In response to this, we argue that free will and personal responsibility are notions that have been constructed by society. As such, they are built into the way we see and understand ourselves as individuals, and as a species. Because of this, they are represented within the non-conscious processes that create our personal narratives, and in the way we communicate those narratives to others.
Their argument is just a narrative—a story—emerging unconsciously from non-conscious processes. Why even listen to them? It’s like listening to a chainsaw to study philosophy.
The only way they can imagine themselves saying anything sensible is by exercising the Yoda Complex and talking down to the rest of us, as if they have minds with free will but ordinary humans do not. That doesn’t wash. Their premise indicts the whole human race, including themselves.
In their last paragraph, they try to rescue the illusion of free will, but to no avail. Free will is not a category of understanding. It is just a “notion” – a “vague or imperfect conception or idea of something” that could be anything.
Just because consciousness has been placed in the passenger seat, does not mean we need to dispense with important everyday notions such as free will and personal responsibility. In fact, they are embedded in the workings of our non-conscious brain systems. They have a powerful purpose in society and have a deep impact on the way we understand ourselves.
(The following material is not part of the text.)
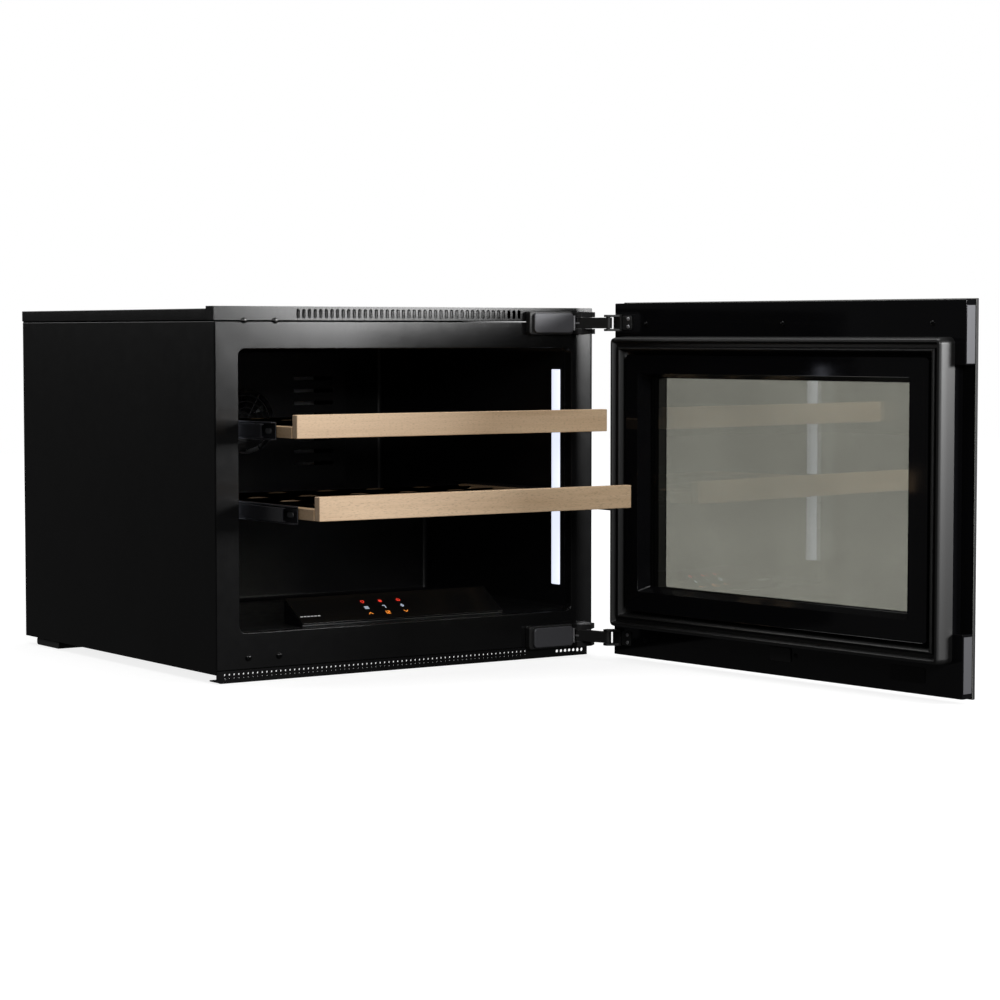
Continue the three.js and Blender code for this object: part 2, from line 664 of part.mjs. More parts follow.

It’s no use. They are zombies. They operate by “non-conscious brain systems” engaged in “non-conscious processes.” If this all has a “powerful purpose in society,” what could that possibly be, if everyone in the society is also a zombie, with no purpose? Their own argument (if it can be glorified by that designation) is guaranteed to prevent any of us from ever being able to “understand ourselves.” In this view, understanding does not exist.
Parents: Why would you ever risk sending your teenager to an institution run by zombies like this? Incredible that so-called ‘academics’ with PhD’s can be this thick.
Comments
As members of the body of Christ, I think we need to reexamine our views on free will from a scriptural standpoint. The phrase does not appear in the Greek NT. In the KJV OT, we read of a “free will offering” which the Concordant Literal accurately translates as a “voluntary offering.”
Without their knowledge, the wills of these zombie psychologists are controlled by “the chief of the jurisdiction of the air, the spirit now operating in the sons of stubbornness . . . doing the will of the flesh . . .” (Ephesians 2:1-3).
And “Those who are in accord with flesh are disposed to that which is of the flesh, yet those who are in accord with spirit to that which is of the spirit . . . Now those who are in flesh are not able to please God” (Romans 8:5-8). So the wills of these Zombie psychologists are not free in any meaningful sense.
It would seem from the following passages that our wills in regard to faith in God are completely dependent upon God and His Christ: “Now whom He designates beforehand, these He calls also, and whom He calls, these He justifies also; now whom He justifies, these He glorifies also” (Romans 8:30), “God parts to each a measure of faith” (Romans 12:3), “For freedom Christ frees us” (Galations 5:1).
Because evolution must be true, a cognitive distortion develops where there is a feeling of being externally controlled. You don’t believe you have any control over your life.